The results are massive. “Due to this surface charge effect,” says Tagliabue, “the addition of solar light and heat can enhance energy production by a factor of five. This natural effect has always existed, but we are the first to harness it.”

A schematic of the hydrovoltaic device with a top evaporating electrode surface and a bottom array of silicon nanopillars immersed in water
A schematic of the hydrovoltaic device with a top evaporating electrode surface and a bottom array of silicon nanopillars immersed in water

By employing a trio of layers in their evaporation generator for three separate processes – evaporation, ion transport, and electrical charge collection – Tagliabue and Anwar are able to analyze and calibrate processes and results at each stage. For instance, the middle layer conducting ions sits below the evaporating layer on top, while sitting above a dielectric (a substance that poorly conducts electricity but effectively stores it) array of silicon nanopillars. Such a design improves generation while also demonstrating how charge arises from heat and light induction, thereby boosting electrical output and ion migration.

The LNET innovation offers another major advantage for delivering continuous, autonomous power: durability. Heat and light degrade hydrovoltaic mechanisms, and that degradation is even worse in the highly corrosive environment of saltwater. But as Tagliabue says, because her device’s nanopillars are coated with an oxide layer to ensure stable performance under heat and light, they’re safe from “unwanted chemical reactions.”

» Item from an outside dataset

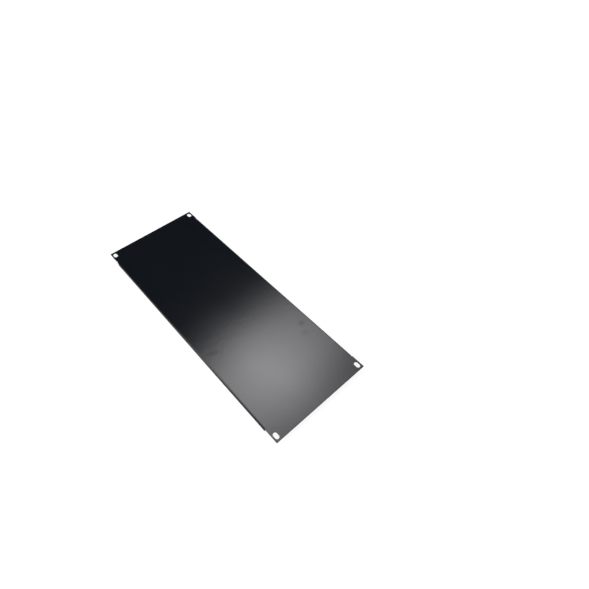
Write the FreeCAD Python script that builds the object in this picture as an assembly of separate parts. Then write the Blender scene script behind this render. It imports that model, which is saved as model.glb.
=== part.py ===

If further iteration on LNET’s device is successful, Tagliabue and Anwar say they hope it will lead to hydrovoltaic devices that can power small, battery-free sensor networks wherever people can access sunlight, heat, and water. Such applications, they say, include not only environmental monitoring systems, but all devices connected to the Internet of Things, and current and future wearable technology. Clearly, a future in which access to electricity is free and mobile offers nearly incalculable benefits for humanity.